She plays Zoe, the kind of clueless office worker that her co-workers subtly try to avoid (I was reminded of the Shelley Duvall character in Robert Altman's "Three Women"). She has a hopeless crush on co-worker Andrew (Jason Priestley), and that leads her one night to a nightclub and to a fateful encounter with a masked man who enters her car, steps on the accelerator, mows down a cop, and then flees on foot.

Zoe is arrested for drunken vehicular homicide and several other things, and given little hope by her attorney, who gets the case continued in hopes that the heat will die down. The court orders her confined to a walk-up San Francisco apartment, with a bracelet on her ankle that will sound alarms if she tries to leave. In charge of the bracelet program: a nerdy technician named Daly (Tim Blake Nelson, from "O Brother, Where Art Thou?"), who tries his best to keep everything on a businesslike footing.

By limiting Zoe to her apartment, the movie creates the opportunity to show her fighting boredom, testing the limits of the bracelet, making friends with Max (Ricardo Gil), the gay dwarf who lives downstairs. It also allows her, through quite a coincidence, to be sure, to get a lead on that masked man who is the real cop-killer.

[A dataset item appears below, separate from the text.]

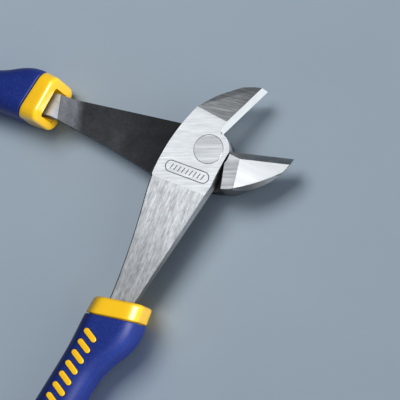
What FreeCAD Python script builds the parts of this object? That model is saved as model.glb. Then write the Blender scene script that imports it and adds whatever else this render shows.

But since absolutely no one believes her story about the masked man in the first place (and since her Breathalyzer test was alarming), it's up to her to gather evidence and nail the perp--all, apparently, without straying from her apartment.

How the movie manages to exploit and sidestep her limitations is a lot of the fun. It's good, too, to see Zoe growing and becoming more real, shedding the persona of office loser. And although as a general rule I deplore moves that depend on chase scenes for a cheap third act, I concede that in a locked room plot a chase scene of any description is a tour de force.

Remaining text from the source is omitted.